As the school year slowly approaches its end, I am filled with nervous excitement. When I think about everything that has happened, I am flabbergasted. Does anyone even use that word anymore? Anyway, thanks to technology I have been able to see and talk to my parents and friends. Actually getting to hug them, sit and eat dinner, and other mundane daily activities, is what I am looking forward to most. It is crazy to think that I have not been home since September 2, 2010. I'm mixed with pride that I was able to adjust and build a life here, but under the surface is a bead of fear. The fear isn't because of my family, not really. Though I am afraid of not wanting to leave them again. It is such a strange feeling to think that in less than three months, I will be back in the States. Huh, interesting how I said States and not home. I guess it is hard for  to see the States as home when my daily life occurs here. The upcoming travel feels more like a vacation that it is a return home. In some ways my parent's ouse will always feel like home. A large piece of my heart will always be in the U.S. with them. They say home is where the heart is, but how does that work if your heart is in two places at once?

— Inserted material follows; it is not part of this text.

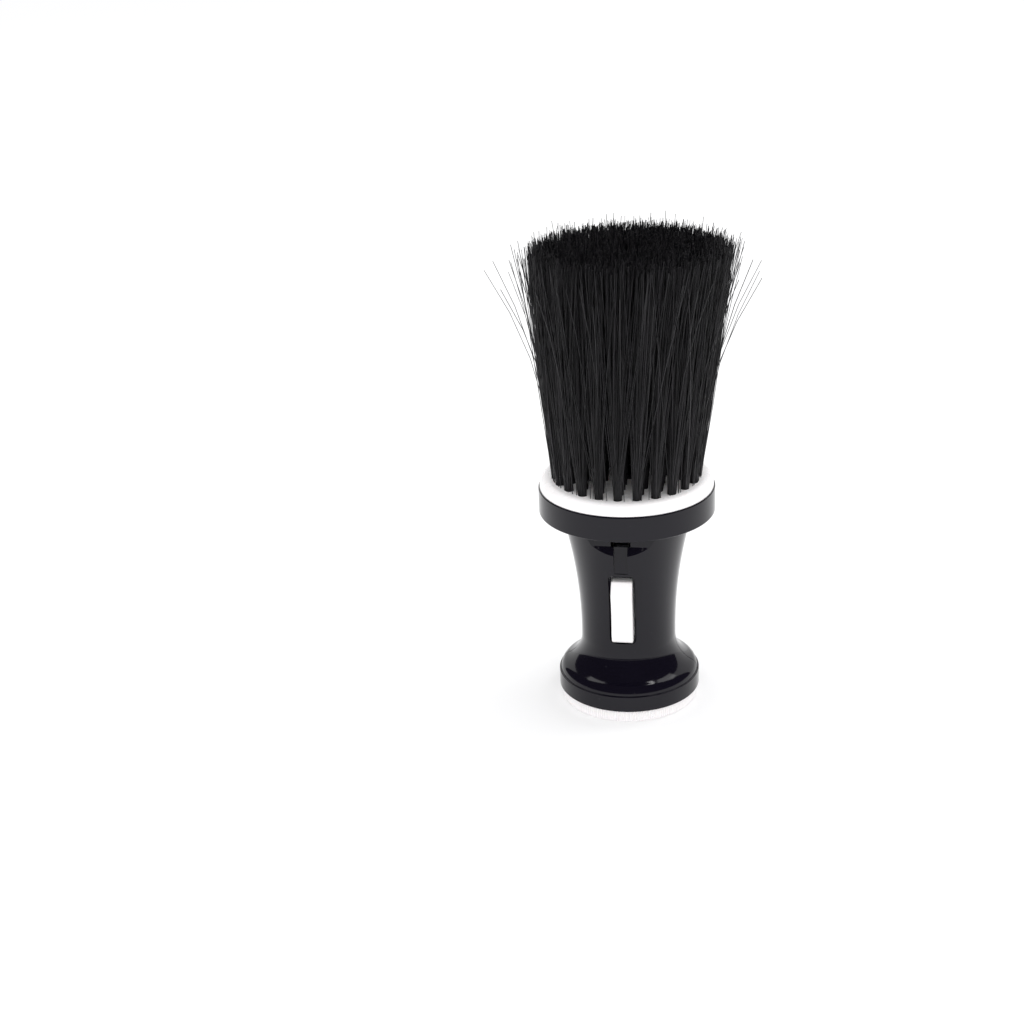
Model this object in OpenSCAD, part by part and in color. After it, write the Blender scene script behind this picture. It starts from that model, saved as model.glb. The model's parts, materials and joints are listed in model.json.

This experience challenges the way I define home. Used as an adjective like in home country, it is easily pinned down to a specific reply. However, when trying to define the place we call home . . . the answer remains a list. Can you have more than one home?

I know that the very fortunate often have more than one house that they spend time in throughout the year. The question is which one is home? I think what makes this so difficult is that at this point in my life I am in a transition. In reality your whole life is a transition from one point to the next,  but right now I am in that awkward stage of having family, but not yet having one of my own. Let me explain that a little better. I have lived at four different addresses since leaving my parents house after high school. Those four addresses are not including the dorms that spent three years of college in. My family is still defined in the same way: my parents, sisters, nephews, cousins, aunts, and all the other traditional defining factors. However, one day in the future I hope to have a husband and then I will have him, any children we have, his family . . . At that point, where is home? Is it just about where I live? I guess a lot of that depends on what my definition of home will be at that point. For now, I am not sure how I define home so I just see myself as having two: one in Abu Dhabi and one in the U.S.

In less than three months I will be returning to my home in the U.S. As anxious as I am about shifting cultures again, I am more excited about seeing the people I love most. It will be hard to go back and I sure as soon as I have adjusted and begun to relax it will be time to leave again. Such is life. I choose to look at it this way, either way it is all about coming home. 

Thursday, May 5, 2011

The Same Old Routine

A lot has been going through my mind this past week. Now, it could just be the extra dose of hormones fluctuating right now, but if I have learned anything since being here, it is to not write off something too quickly.

You see, there is still a lot about this culture I don't know or understand, but for the most part I am settled. I go to work each day, come home make dinner, hang out with friends. Then, my weekend is usually spilt between time in Abu Dhabi and Liwa. Nothing spectacular. Now, I am not saying that there is anything wrong with a ho-hum life, but now that  life here has become routine, I find myself reverting to old habits, and they aren't the good ones.

I just have to wonder why we do that? Why is it that when something becomes routine, we fall back on the same old behaviors that made us unhappy in the first place? I know that a lot of it has to do with what makes us "comfortable", but that answer just doesn't seem to be enough for me right now. I want something better; something that will help keep me from going back to that dark place of self-hatred and depression. And to think a few days ago I was actually consider the idea that I might be able to ween off the psych meds. I guess I spoke too soon.

Maybe it is the summer itch, or the anxiety about what it is going to be like to go home. I think what is really bothering me the most is that there are so many possibility that I cannot know for sure which factor is strongest. I feel like I have woken up in another persons life and I cannot figure out what to do next. I guess I will just have to wade in the waters and hope that I can see where I step.